Indeed, despite their humiliating experience in the Janata Party, Vajpayee, Advani and their colleagues from the erstwhile BJS wisely acknowledged the value of the ‘JP moment’ when they established their own separate party in 1980. Rejecting the suggestion to revive the Jana Sangh, they opted for historical continuity by naming the new formation Bharatiya Janata Party.
To its credit, the BJP has indeed learnt some of these lessons. Formation of the Vajpayee-led NDA government was a creative repeat of the JP experiment in a new format. However, it also incontrovertibly proved that the BJP cannot build, much less sustain, a broadbased alliance by following its Hindutva ideology. Yet, ever since its debacle in 2004, the party has allowed itself to be misled by forces in the Sangh Parivar to think that expansion of its Hindu vote bank will propel its future growth.

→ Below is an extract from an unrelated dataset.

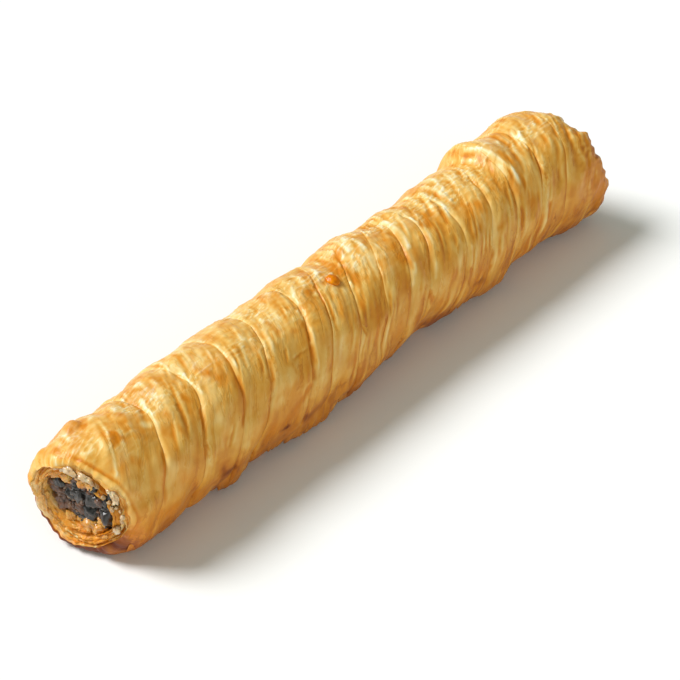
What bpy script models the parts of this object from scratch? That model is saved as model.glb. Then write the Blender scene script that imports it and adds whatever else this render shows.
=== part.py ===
"""A baked borek roll: pleated phyllo pastry wrapped round a dark minced filling.

The roll lies along X on its flattened underside. The pastry is one tube of leaning
pleats, and the filling runs through it and shows at both open ends. Lengths below are
in millimetres and angles in degrees. An angle is measured round the roll's axis:
0 faces -Y, 90 is the top, 180 faces +Y and 270 is the underside.
"""

import functools
import math
import random

import bmesh
import bpy
import numpy as np
from mathutils import Vector, noise

MM = 0.001

# Driving dimensions of the roll
ROLL_LENGTH = 227.0
ROLL_RADIUS = 19.0
FLATTENING = 1.4  # how far the underside is pressed flat
ANGLE_STEPS = 40
MERGE_DISTANCE = 0.000001

# Pleats: where each crease crosses the front flank (angle 45), how far it drifts along
# the roll by the top, and how high its lip stands
PLEATS = (
    (24.8, -2.4, 1.15),
    (42.3, -3.6, 1.30),
    (57.3, -2.2, 1.05),
    (68.8, 0.4, 1.25),
    (87.2, -1.4, 1.50),
    (97.1, 1.2, 0.60),
    (109.1, 2.0, 1.25),
    (121.1, 2.6, 0.70),
    (132.1, 0.4, 1.35),
    (142.7, -3.0, 1.10),
    (158.4, -5.4, 1.15),
    (172.3, -1.6, 1.30),
    (184.1, -4.0, 1.50),
    (198.6, -4.4, 1.10),
    (210.9, -2.6, 0.60),
)
PLEAT_LEAN = 10.0  # each crease lies in a plane that leans this far over one radius
LEAN_FROM = 45.0
# A crease wanders: waves round the roll, reach, how they shift from one crease to another
CREASE_WAVES = ((2.0, 0.7, 1.0), (5.0, 0.4, -1.0))
PILLOW_HEIGHT = 1.4  # of a panel over its creases, for a lip of 1
CREASE_DEPTH = 0.9  # of that, this much lies below the girth
RIDGE_HEIGHT = 0.4  # the lip is pinched up by this much more on the top
RIDGE_WIDTH = 0.7
LIP_RUN = 0.5  # the lip rises within about this distance of its crease
FOOT_RUN = 2.1  # and the panel sinks to the next crease within this one
FIRST_LIP = 0.55  # the near rim's own panel
LIP_RING = 1.0  # rings stand close together on the lip and the foot of a panel
SHOULDER_RING = 2.6
FOOT_RING = 1.6
RING_PITCH = 3.5  # between rings across the middle of a panel

# Girth: the radius along the shoulder (angle 125) and along the hem (angle -41)
SHOULDER_ANGLE = 125.0
SHOULDER_SPREAD = 105.0
SHOULDER = (
    (0.0, 17.6), (14.5, 19.2), (26.5, 18.7), (42.5, 19.4), (58.5, 20.3), (70.5, 19.8),
    (82.5, 19.1), (100.5, 19.8), (114.5, 18.3), (126.5, 20.2), (139.5, 18.3), (149.5, 18.9),
    (156.5, 17.7), (170.5, 19.6), (183.0, 18.4), (188.0, 22.2), (198.5, 20.0),
    (210.5, 21.2), (227.0, 20.0),
)
HEM_ANGLE = -41.0
HEM_SPREAD = 75.0
HEM = (
    (0.0, 15.8), (12.5, 18.6), (22.5, 19.3), (32.5, 18.3), (50.5, 19.4), (62.5, 18.4),
    (78.5, 20.1), (94.5, 20.4), (106.5, 19.9), (122.5, 18.4), (134.5, 16.8), (148.5, 18.7),
    (166.5, 19.4), (184.5, 18.1), (198.5, 18.0), (212.5, 19.6), (227.0, 21.2),
)

BACK_TUCK = (225.0, 55.0, 0.9)  # the roll is tucked in low at the back: angle, spread, depth

# Brown skirts of the bottom sheet: place, half length, how far they stand out
SKIRTS = (
    (15.5, 8.0, 1.7),
    (51.5, 7.0, 1.3),
    (86.5, 9.0, 2.2),
    (103.5, 6.0, 1.3),
    (170.5, 10.0, 0.9),
    (210.5, 8.0, 0.9),
)
SKIRT_ANGLE = -44.0
SKIRT_SPREAD = 24.0
SKIRT_RAGGEDNESS = 0.25

# Ends: both faces lean a little, and their outer edge is rounded
NEAR_SETBACK = 4.0
FAR_SETBACK = 4.2
END_LEAN_ANGLE = 139.0
RIM_LENGTH = 6.5
RIM_DROP = 3.4
# Both rims are rounded less on the flank: angle, half width, share
NEAR_FLANK = (25.0, 90.0, 0.45)
FAR_FLANK = (10.0, 80.0, 0.65)
# The near rim stands further back on the flank, and the layers inside it don't:
# angle, half width, depth, share of the radius where it starts
NEAR_CUT = (25.0, 100.0, 4.2, 0.66)
RIM_TEARS = 0.55  # the torn edge of the sheets wanders this far either way
# Layers of the end face: distance in from the outer edge (0) to the channel (1), depth
END_LAYERS = (
    (0.10, 0.1),
    (0.24, 0.5),
    (0.34, 2.0),
    (0.46, 0.6),
    (0.62, 0.9),
    (0.72, 2.2),
    (0.86, 0.9),
    (1.00, 2.6),
)
LAYER_WOBBLE = 1.3
LAYER_RAGGEDNESS = 0.45
LAYER_LEAN_LOSS = 0.4  # the inner layers lean this much less than the outer edge

HOOD = (35.0, 80.0, 0.5)  # the outer sheets overhang here: angle, half width, extra depth
# The bottom sheet ends in a pointed flap under the near mouth: angle, half width, reach
FLAP = (248.0, 40.0, 1.8)
FLAP_LENGTH = 7.0
FLAP_INNER = 0.72  # share of the roll's radius where the flap starts
FLAP_BLEND = 0.12

# Channel for the filling, a lying oval
CHANNEL_HALF_WIDTH = 12.2
CHANNEL_HALF_HEIGHT = 9.0
CHANNEL_RINGS = 7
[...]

It’s high time the BJP realised it cannot have a jhanda (flag or identity) for its own growth that contradicts the agenda necessary for alliance expansion. It has to understand and accept India in all its diversity, which will require it to re-interpret its nationalist ideology and redefine its relationship with the RSS (an accidental necessity from the past; also one of the factors behind the Janata Party’s disintegration). It has to honestly follow the same strategy—based on social inclusion, good governance and integral national development—for both self-development and alliance-development. Specifically, it must make sincere and sustained efforts to end its alienation from the Muslim community. If it does all this, India might well see—especially when the Congress is no longer as dominant now as it was then—re-birth of the Janata Party as JP had envisioned it, with the BJP as its leader.